WHAT TO DO: Every entry must be given again exactly.
━━━━━ EXERCISE MATERIAL ━━━━━
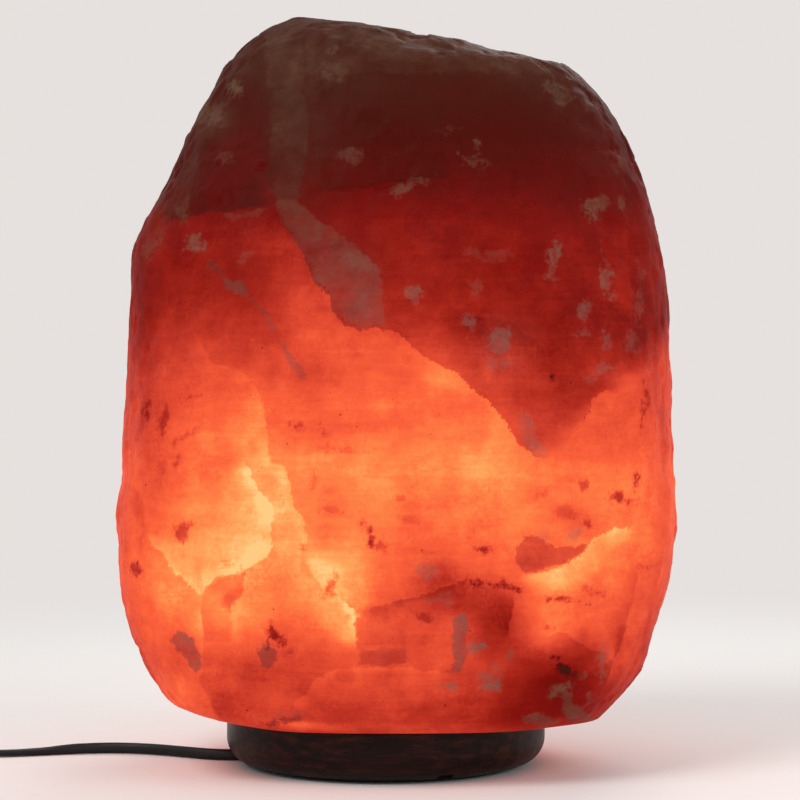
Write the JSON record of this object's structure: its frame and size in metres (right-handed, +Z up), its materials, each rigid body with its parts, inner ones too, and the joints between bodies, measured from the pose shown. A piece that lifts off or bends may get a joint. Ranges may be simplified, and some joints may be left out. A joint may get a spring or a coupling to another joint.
{
  "type": "salt crystal lamp",
  "caption": "Glowing rock-salt crystal on a round dark wooden base, with a clip-in lamp holder, candle bulb, black cord, in-line thumbwheel dimmer and flat plug.",
  "frame": {"origin": "axis of the round wooden base, at the floor the felt ring stands on", "axes": "+Z up, -Y the front of the lamp, -X the side where the cord leaves"},
  "size_m": [0.5735, 0.2337, 0.4],
  "materials": {
    "rock_salt": "rough broken crystal faces, translucent, lit from inside",
    "turned_wood": "dark stained and waxed, satin",
    "felt": "pressed felt",
    "screw_steel": "yellow zinc plated",
    "nylon": "natural nylon",
    "holder_plastic": "black thermoset, satin",
    "block_ceramic": "unglazed steatite",
    "brass": "bare brass",
    "bronze": "phosphor bronze strip",
    "spring_steel": "bright spring steel",
    "core_insulation": "insulated cores",
    "lamp_cap": "plain aluminium",
    "black_glass": "black glass insulator",
    "solder": "tinned",
    "clear_glass": "clear",
    "filament_wire": "glowing tungsten",
    "lead_wire": "nickel wire",
    "cord_sheath": "black flat flexible cord, matt",
    "case_plastic": "black, fine spark texture",
    "wheel_plastic": "dark grey, satin",
    "board": "green lacquered board",
    "component_black": "moulded",
    "component_yellow": "yellow film capacitor",
    "copper_winding": "enamelled copper on iron dust",
    "plug_plastic": "black moulded, satin",
    "pin_plating": "nickel plated brass"
  },
  "bodies": {
    "cord_set": {"holder_cap": "holder_plastic", "holder_body": "holder_plastic", "contact_block": "block_ceramic", "terminals": "brass", "terminal_screws": "screw_steel", "shell_contact": "brass", "centre_contact": "bronze", "screw_shell": "brass", "supply_wires": "core_insulation", "cord_grip": "nylon", "spring_clip": "spring_steel", "clip_screws": "screw_steel", "cord_in_base": "cord_sheath", "lamp_cord": "cord_sheath", "dimmer_cord": "cord_sheath", "cord_coil": "cord_sheath", "plug_cord": "cord_sheath", "coil_tie": "case_plastic", "dimmer_bottom": "case_plastic", "dimmer_top": "case_plastic", "dimmer_screws": "screw_steel", "cord_bushes": "plug_plastic", "dimmer_board": "board", "potentiometer": "component_black", "dimmer_triac": "component_black", "dimmer_capacitor": "component_yellow", "dimmer_choke": "copper_winding", "plug_body": "plug_plastic", "plug_pins": "pin_plating", "pin_sleeves": "plug_plastic", "plug_boot": "plug_plastic"},
    "lamp_body": {"salt_crystal": "rock_salt", "wooden_base": "turned_wood", "felt_ring": "felt", "crystal_screws": "screw_steel", "screw_plugs": "nylon"},
    "bulb": {"bulb_cap": "lamp_cap", "bulb_insulator": "black_glass", "bulb_tip": "solder", "bulb_glass": "clear_glass", "bulb_stem": "clear_glass", "lead_wires": "lead_wire", "filament": "filament_wire"},
    "dimmer_wheel": {"dimmer_wheel": "wheel_plastic"}
  },
  "joints": [
    {"name": "lamp_lift", "type": "slide", "parent": "cord_set", "child": "lamp_body", "axis": [0, 0, 1], "range_m": [0, 0.15]},
    {"name": "bulb_unscrew", "type": "slide", "parent": "cord_set", "child": "bulb", "axis": [0, 0, 1], "range_m": [0, 0.026]},
    {"name": "dimmer_turn", "type": "hinge", "parent": "cord_set", "child": "dimmer_wheel", "pos_m": [-0.344, 0.035, 0.01], "axis": [0, 0, 1], "range_deg": [0, 270]}
  ]
}
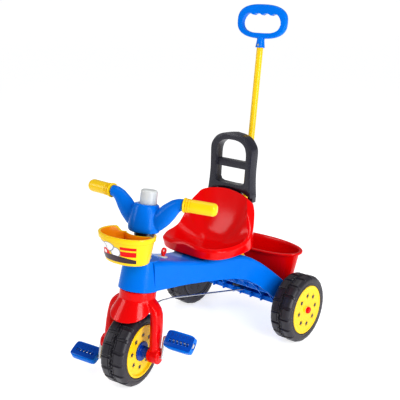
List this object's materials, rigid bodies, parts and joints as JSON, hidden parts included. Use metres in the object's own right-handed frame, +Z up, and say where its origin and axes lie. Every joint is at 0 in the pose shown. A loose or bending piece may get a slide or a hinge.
━━━━━
RESULT OF THE EXERCISE:
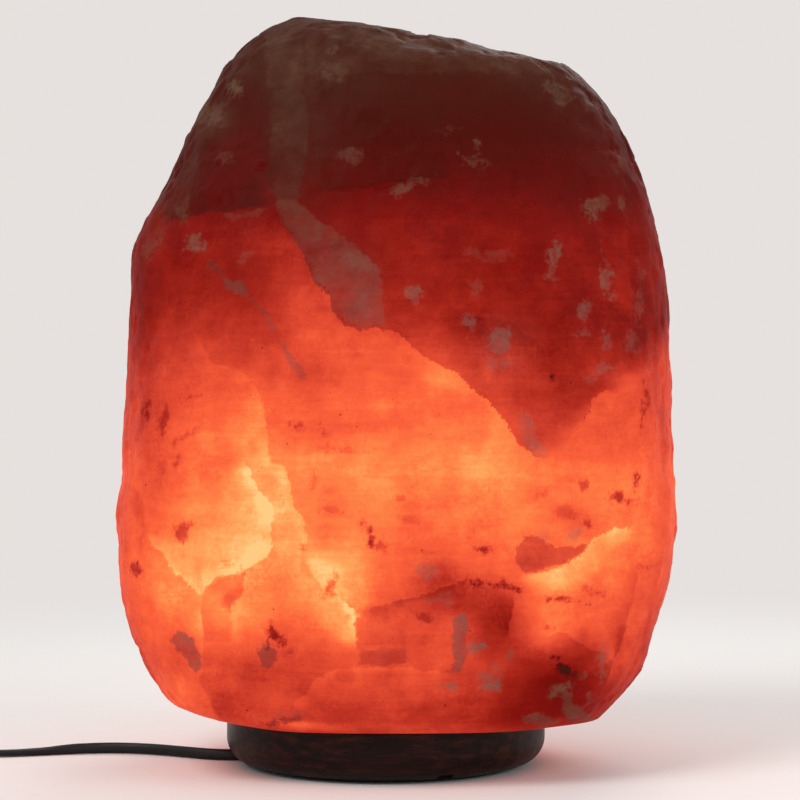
Write the JSON record of this object's structure: its frame and size in metres (right-handed, +Z up), its materials, each rigid body with its parts, inner ones too, and the joints between bodies, measured from the pose shown. A piece that lifts off or bends may get a joint. Ranges may be simplified, and some joints may be left out. A joint may get a spring or a coupling to another joint.
{
  "type": "salt crystal lamp",
  "caption": "Glowing rock-salt crystal on a round dark wooden base, with a clip-in lamp holder, candle bulb, black cord, in-line thumbwheel dimmer and flat plug.",
  "frame": {"origin": "axis of the round wooden base, at the floor the felt ring stands on", "axes": "+Z up, -Y the front of the lamp, -X the side where the cord leaves"},
  "size_m": [0.5735, 0.2337, 0.4],
  "materials": {
    "rock_salt": "rough broken crystal faces, translucent, lit from inside",
    "turned_wood": "dark stained and waxed, satin",
    "felt": "pressed felt",
    "screw_steel": "yellow zinc plated",
    "nylon": "natural nylon",
    "holder_plastic": "black thermoset, satin",
    "block_ceramic": "unglazed steatite",
    "brass": "bare brass",
    "bronze": "phosphor bronze strip",
    "spring_steel": "bright spring steel",
    "core_insulation": "insulated cores",
    "lamp_cap": "plain aluminium",
    "black_glass": "black glass insulator",
    "solder": "tinned",
    "clear_glass": "clear",
    "filament_wire": "glowing tungsten",
    "lead_wire": "nickel wire",
    "cord_sheath": "black flat flexible cord, matt",
    "case_plastic": "black, fine spark texture",
    "wheel_plastic": "dark grey, satin",
    "board": "green lacquered board",
    "component_black": "moulded",
    "component_yellow": "yellow film capacitor",
    "copper_winding": "enamelled copper on iron dust",
    "plug_plastic": "black moulded, satin",
    "pin_plating": "nickel plated brass"
  },
  "bodies": {
    "cord_set": {"holder_cap": "holder_plastic", "holder_body": "holder_plastic", "contact_block": "block_ceramic", "terminals": "brass", "terminal_screws": "screw_steel", "shell_contact": "brass", "centre_contact": "bronze", "screw_shell": "brass", "supply_wires": "core_insulation", "cord_grip": "nylon", "spring_clip": "spring_steel", "clip_screws": "screw_steel", "cord_in_base": "cord_sheath", "lamp_cord": "cord_sheath", "dimmer_cord": "cord_sheath", "cord_coil": "cord_sheath", "plug_cord": "cord_sheath", "coil_tie": "case_plastic", "dimmer_bottom": "case_plastic", "dimmer_top": "case_plastic", "dimmer_screws": "screw_steel", "cord_bushes": "plug_plastic", "dimmer_board": "board", "potentiometer": "component_black", "dimmer_triac": "component_black", "dimmer_capacitor": "component_yellow", "dimmer_choke": "copper_winding", "plug_body": "plug_plastic", "plug_pins": "pin_plating", "pin_sleeves": "plug_plastic", "plug_boot": "plug_plastic"},
    "lamp_body": {"salt_crystal": "rock_salt", "wooden_base": "turned_wood", "felt_ring": "felt", "crystal_screws": "screw_steel", "screw_plugs": "nylon"},
    "bulb": {"bulb_cap": "lamp_cap", "bulb_insulator": "black_glass", "bulb_tip": "solder", "bulb_glass": "clear_glass", "bulb_stem": "clear_glass", "lead_wires": "lead_wire", "filament": "filament_wire"},
    "dimmer_wheel": {"dimmer_wheel": "wheel_plastic"}
  },
  "joints": [
    {"name": "lamp_lift", "type": "slide", "parent": "cord_set", "child": "lamp_body", "axis": [0, 0, 1], "range_m": [0, 0.15]},
    {"name": "bulb_unscrew", "type": "slide", "parent": "cord_set", "child": "bulb", "axis": [0, 0, 1], "range_m": [0, 0.026]},
    {"name": "dimmer_turn", "type": "hinge", "parent": "cord_set", "child": "dimmer_wheel", "pos_m": [-0.344, 0.035, 0.01], "axis": [0, 0, 1], "range_deg": [0, 270]}
  ]
}
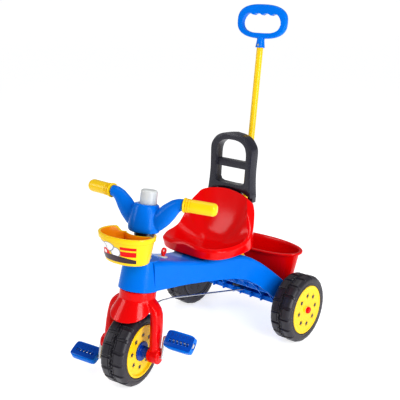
List this object's materials, rigid bodies, parts and joints as JSON, hidden parts included. Use metres in the object's own right-handed frame, +Z up, and say where its origin and axes lie. Every joint is at 0 in the pose shown. A loose or bending piece may get a slide or a hinge.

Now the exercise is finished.